Received an email that my “services are no longer needed effective immediately” & “good luck on your future endeavors”. Frankly I think my wife should have told me in person.
I just realized how much money I’m gonna save on education when I drove past a field with cows in it and my 4yo says “hey look moo cows oink oink oink!”
My wife says I’m wasting my time on Twitter.
She doesn’t understand the meaningful interactions I have with people.
8-year-old: *shows me the sample of her school picture*
Me: Why do you look so angry?
8: I was getting my picture taken.
Fun Fact: In New York City it’s a Class A felony for a pizzeria to run out of pepperoni.
There’s really no cooler place to wear sunglasses than in a submarine.
[at the planetarium standing next to a cutie]

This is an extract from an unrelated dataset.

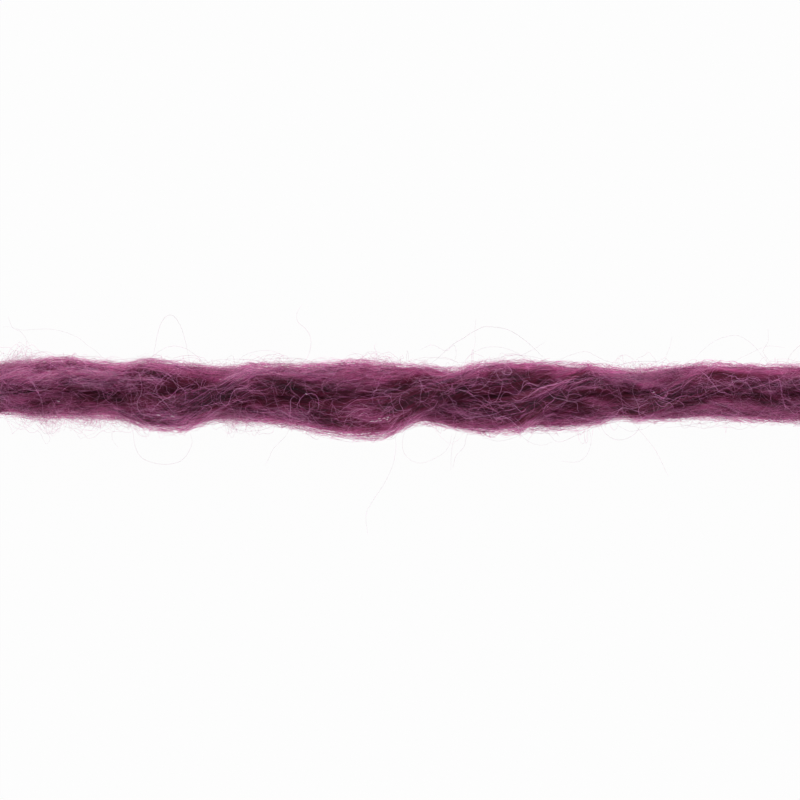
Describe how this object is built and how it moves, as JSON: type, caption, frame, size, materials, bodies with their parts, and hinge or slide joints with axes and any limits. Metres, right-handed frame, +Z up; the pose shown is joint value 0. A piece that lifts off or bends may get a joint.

ME: (pretends hand is telephone) yes hello NASA is my new space rocket ready thanks please
mary: excuse me, waiter? i asked you to stop bringing him juice
waiter: we did, we’ve only given him water
10 year old jesus: *winks at camera*
going door to door asking “have you seen my son? well can i at least have some candy?”
I’ve never watched The Bachelor but I have been to a bar.
Listen up, guys
Neil Diamond is the name of a famous American singer-songwriter but it’s also a checklist for anyone about to propose
Friend, cradling a baby: I just love the smell of babies!
Me: Yes, delicious.*friend frowns; I discretely check my Conversational Human guide*
Me: Yes, “nice.”
Are rhetorical questions really necessary?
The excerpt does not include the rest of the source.